R> The 3270 uses the EBCDIC character set.

the least of its craziness. :)

R> Perhaps Uri is busy scrutinizing RFC1576 :)

nope. i actually used a 3270 emulator package from DEC on RT-11 way
before most of you were born. i even found a bug in it which proved that
we were the first real world users of it (it started an ack0/ack1
pattern on the wrong foot). so i know about the protocol (bisync) and
polling and such. this last fall i even helped someone i know with using
some 3270 emulation package under perl. but i won't be writing a module
for this as no itch could possibly make me care about the 3270.

a cluster of 3270s would share a single controller/modem which would
connect over a phone line to the mainframe. so it used some form of
serial line at that level. there might have been some form of coax
between the terminals and the controller. i didn't ever get into
physical use of 3270's so i may be wrong on the wiring but the protocol
i did know some way back when.

uri
 
G

gf

a cluster of 3270s would share a single controller/modem which would
connect over a phone line to the mainframe. so it used some form of
serial line at that level. there might have been some form of coax
between the terminals and the controller. i didn't ever get into
physical use of 3270's so i may be wrong on the wiring but the protocol
i did know some way back when.

The protocol was SNA over coax. The controllers were prone to locking
up, causing sessions to fail on the attached terminals and forcing
tired system admins to run around looking for the appropriate box that
wasn't clicking (as it read its 8" floppy) and hit the reset switch.

I was really glad to see them go because they were so much of a pain.

These days I'd imagine most sites would have migrated to TCP/IP on VM
and would be using some variation of tn3270 or a different terminal
emulator.
From my experience scraping 3270 screens back in the days of yore, the
big problem would be a buffer would have to be built which would
contain the screen being sent by the mainframe. Then, when the
computer said the screen was finished being written it'd send a signal
and we could scrape.

Telnet could be used, because tn3270 is basically built on telnet with
additional positioning and color codes. If the host was sending a
screen update after a clear then it should send the screen from left
to right and top to bottom... if the screen was designed that way. Of
course it could also go in any other order because of the ability to
position and print at any screen position.

As for seeing one done in Perl? I don't see why anyone would.
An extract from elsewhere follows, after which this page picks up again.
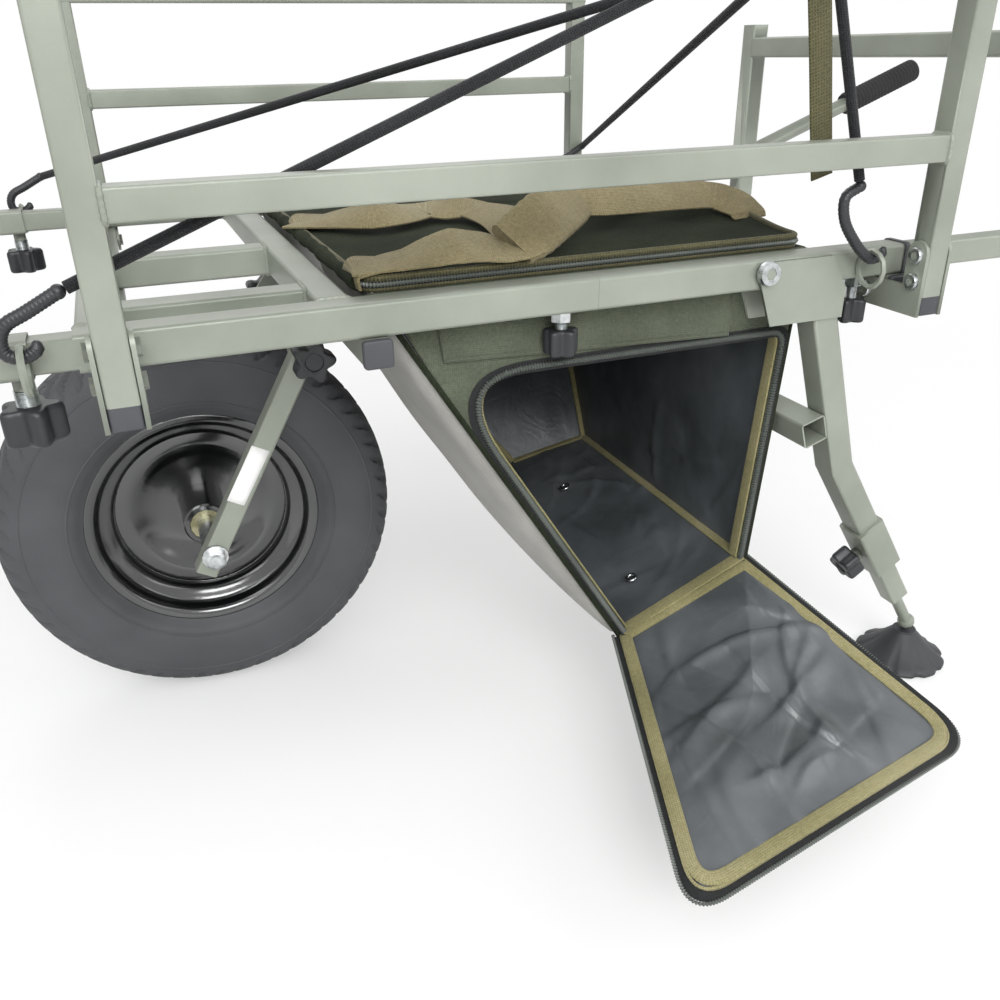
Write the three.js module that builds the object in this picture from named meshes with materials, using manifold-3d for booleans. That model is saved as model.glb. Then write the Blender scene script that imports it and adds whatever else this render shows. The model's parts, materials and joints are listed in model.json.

There
are libraries and APIs available to get there from Java and C/C++ so
I'd head that way first.
 
J

John W. Kennedy

gf said:
The protocol was SNA over coax.

No it wasn't, at least, not in the early days; early 3270's were
channel-attached or used bisync, and even when SNA was added as an
option, SNA stopped at the controller, with the coax protocol being
proprietary. (In fact, the first SNA 3270's (the 3271-11,-12 and
3275-11,-12) stopped being SNA at the 3705; beyond that point, it used a
half-assed semi-SNA.) I think later sophistications from the mid-80's
may have employed some kind of SNA all the way, but I'm not certain.